Nowhere in this output is the actual missing trait (AsExpression) mentioned, nor is the type parameter we care about (sql_types::Integer), which is the most important piece of information ever mentioned.

The final motivation for this attribute is actually to help Rust give transitive impls when it currently isn’t. The only time Rust will recommend implementing trait T in order to get an implementation of trait U is if there is only one such impl which could potentially apply to your type that would result in that behavior.

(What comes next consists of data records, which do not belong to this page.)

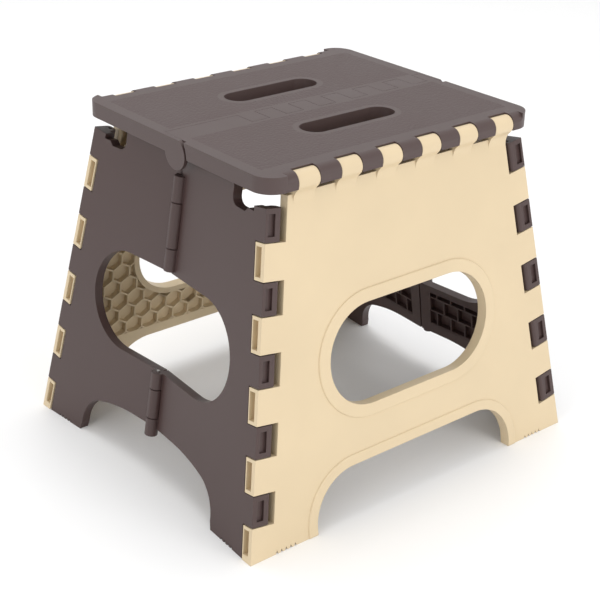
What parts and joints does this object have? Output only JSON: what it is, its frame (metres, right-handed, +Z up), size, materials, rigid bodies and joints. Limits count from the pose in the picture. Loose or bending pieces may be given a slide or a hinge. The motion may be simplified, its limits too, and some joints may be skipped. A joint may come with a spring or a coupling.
{
  "type": "folding step stool",
  "caption": "Folding step stool of hinged plastic panels: castellated top with two hand slots, beige legs, brown sides that fold inwards.",
  "frame": {"origin": "on the floor, under the middle of the top, stool open", "axes": "+X along the hinge lines of the top, +Y from the front leg to the back leg, +Z up"},
  "size_m": [0.3864, 0.34, 0.32],
  "materials": {
    "brown_plastic": "satin, fine grain on the top",
    "beige_plastic": "satin",
    "steel_pin": "drawn wire"
  },
  "bodies": {
    "front_leg": {"front_leg": "beige_plastic", "front_hinge_pin": "steel_pin", "left_front_corner_pin": "beige_plastic", "right_front_corner_pin": "beige_plastic"},
    "back_leg": {"back_leg": "beige_plastic", "back_hinge_pin": "steel_pin", "left_back_corner_pin": "beige_plastic", "right_back_corner_pin": "beige_plastic"},
    "left_front_side": {"left_front_side": "brown_plastic", "left_upper_side_pin": "steel_pin", "left_lower_side_pin": "steel_pin"},
    "left_back_side": {"left_back_side": "brown_plastic"},
    "right_front_side": {"right_front_side": "brown_plastic"},
    "right_back_side": {"right_back_side": "brown_plastic", "right_upper_side_pin": "steel_pin", "right_lower_side_pin": "steel_pin"},
    "top_front": {"top_front": "brown_plastic"},
    "top_back": {"top_back": "brown_plastic", "top_centre_pin": "steel_pin"}
  },
  "joints": [
    {"name": "left_front_corner", "type": "hinge", "parent": "front_leg", "child": "left_front_side", "pos_m": [-0.17781, -0.16287, -0.00088], "axis": [-0.1464, -0.1458, -0.9784], "range_deg": [0, 87]},
    {"name": "left_side_centre", "type": "hinge", "parent": "left_front_side", "child": "left_back_side", "pos_m": [-0.15695, 0, 0.17075], "axis": [0.153, 0, 0.9882], "range_deg": [0, 171.6]},
    {"name": "left_back_corner", "type": "hinge", "parent": "left_back_side", "child": "back_leg", "pos_m": [-0.17781, 0.16287, -0.00088], "axis": [-0.1464, 0.1458, -0.9784], "range_deg": [0, 87]},
    {"name": "front_top", "type": "hinge", "parent": "front_leg", "child": "top_front", "pos_m": [0, -0.1238, 0.3103], "axis": [1, 0, 0], "range_deg": [0, 75.22]},
    {"name": "back_top", "type": "hinge", "parent": "back_leg", "child": "top_back", "pos_m": [0, 0.1238, 0.3103], "axis": [-1, 0, 0], "range_deg": [0, 75.22]},
    {"name": "right_front_corner", "type": "hinge", "parent": "front_leg", "child": "right_front_side", "pos_m": [0.17781, -0.16287, -0.00088], "axis": [-0.1464, 0.1458, 0.9784], "range_deg": [0, 87]},
    {"name": "right_side_centre", "type": "hinge", "parent": "right_front_side", "child": "right_back_side", "pos_m": [0.15695, 0, 0.17075], "axis": [0.153, 0, -0.9882], "range_deg": [0, 171.6]}
  ],
  "couplings": [
    {"joint": "left_side_centre", "follows": "left_front_corner", "ratio": 1.9724},
    {"joint": "left_back_corner", "follows": "left_front_corner", "ratio": 1},
    {"joint": "front_top", "follows": "left_front_corner", "ratio": 0.8646},
    {"joint": "back_top", "follows": "left_front_corner", "ratio": 0.8646},
    {"joint": "right_front_corner", "follows": "left_front_corner", "ratio": 1},
    {"joint": "right_side_centre", "follows": "left_front_corner", "ratio": 1.9724}
  ]
}
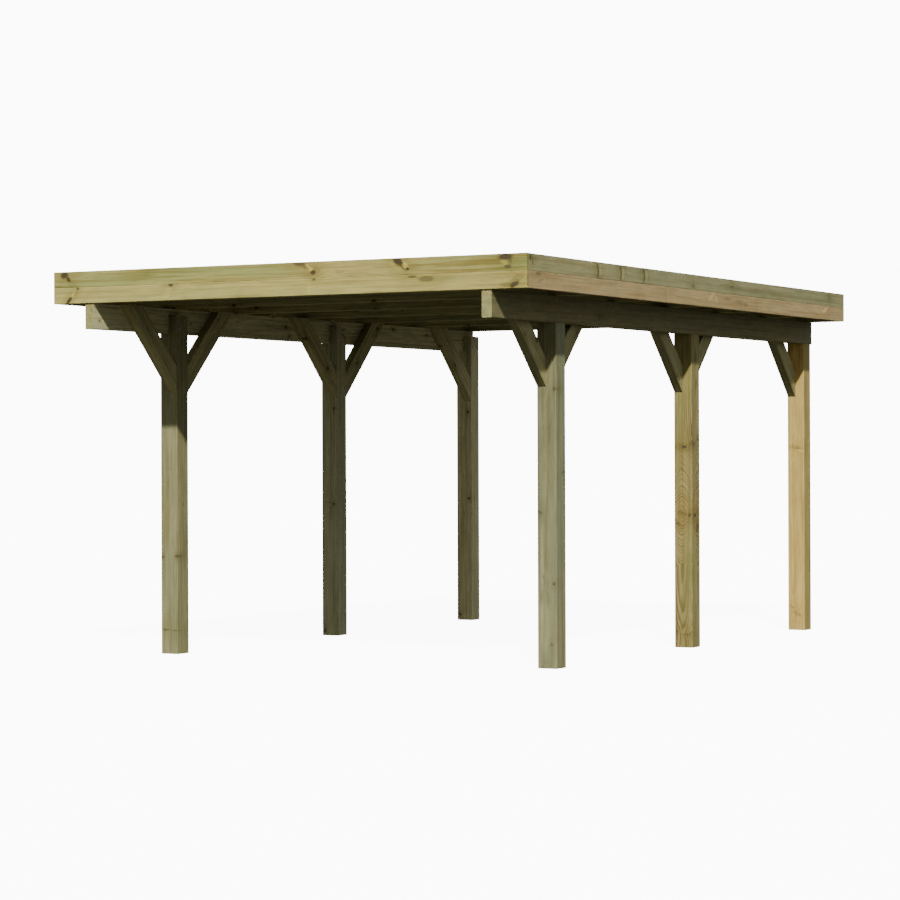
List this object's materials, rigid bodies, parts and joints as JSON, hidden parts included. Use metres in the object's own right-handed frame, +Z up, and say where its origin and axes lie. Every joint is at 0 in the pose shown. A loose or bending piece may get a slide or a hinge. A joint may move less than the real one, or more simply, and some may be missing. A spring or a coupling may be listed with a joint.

For example, Diesel has to provide a special impl to insert more than one row at a time on SQLite, which doesn’t have the keywords needed to safely do this in a single query. However, on older versions of Diesel, if there is something missing that causes that insert statement to not be valid, Rust will just give up because it doesn’t know if you wanted the “normal way to insert a thing” impl to apply, or the “insert an iterator on SQLite” impl to apply. In the best case this would result in “InsertStatement<{30 page type}>: ExecuteDsl<Sqlite> is not satisfied”, which is not helpful, but at least it’s not actively misleading. In the worst case it would result in “YourRandomStruct: Iterator is not satisfied. Perhaps you need to implement it?” which is just complete nonsense.

With this annotation, Rust would know that it should never recommend the impl related to Iterators, and will always give diagnostics as if the “normal way to insert a thing” impl were the only one that existed.

Guide-level explanation

Since the diagnostics around this RFC aren’t ever mentioned in a guide, I’m not sure there would be a guide level explanation, but here goes:

Let’s imagine you have the following traits:

pub trait Foo {

pub trait Bar {

impl<T: Foo> Bar for T {

If you tried to call a function that expects T: Bar with a type that does not implement Bar, Rust will helpfully notice that if T implemented Foo, it would also implement Bar. Because of that, it will recommend that you implement Foo instead of Bar.

This is usually the desired behavior, but in some cases it can result in confusing error messages. Perhaps when a function expects Bar and it’s not implemented, it would never make sense to implement Foo for that type. In this case, we can put #[do_not_recommend] above our impl, and Rust will never recommend implementing Foo as a way to get to Bar.

Reference-level explanation

During trait resolution, Rust will attempt to lower a query like IntoIterator(?T) into a series of subqueries such as IntoIterator(?T) :- Iterator(?T). If only one such subquery exists, it will be used for error diagnostics instead.

With this RFC, for the purposes of diagnostics only, impls annotated with #[do_not_recommend] will be treated as if they did not exist. This means that cases where there would have been one subquery will be treated as if there were 0, and cases where there were 2 will be treated as if there were 1.


While this attribute only affects diagnostics, it is inherently tied to how trait resolution works. This could potentially complicate work happening on the trait system today (particularly with regards to chalk).

Rationale and alternatives

  • The vast majority of cases where this would be used are for traits and impls that look very similar to Iterator and impl<T: Iterator> IntoIterator for T. We could potentially instead try to improve the compiler’s diagnostics without this attribute, to detect those cases.

Prior art

The author is not aware of any prior art regarding this feature.

Unresolved questions

  • What other names could we go with besides #[do_not_recommend]?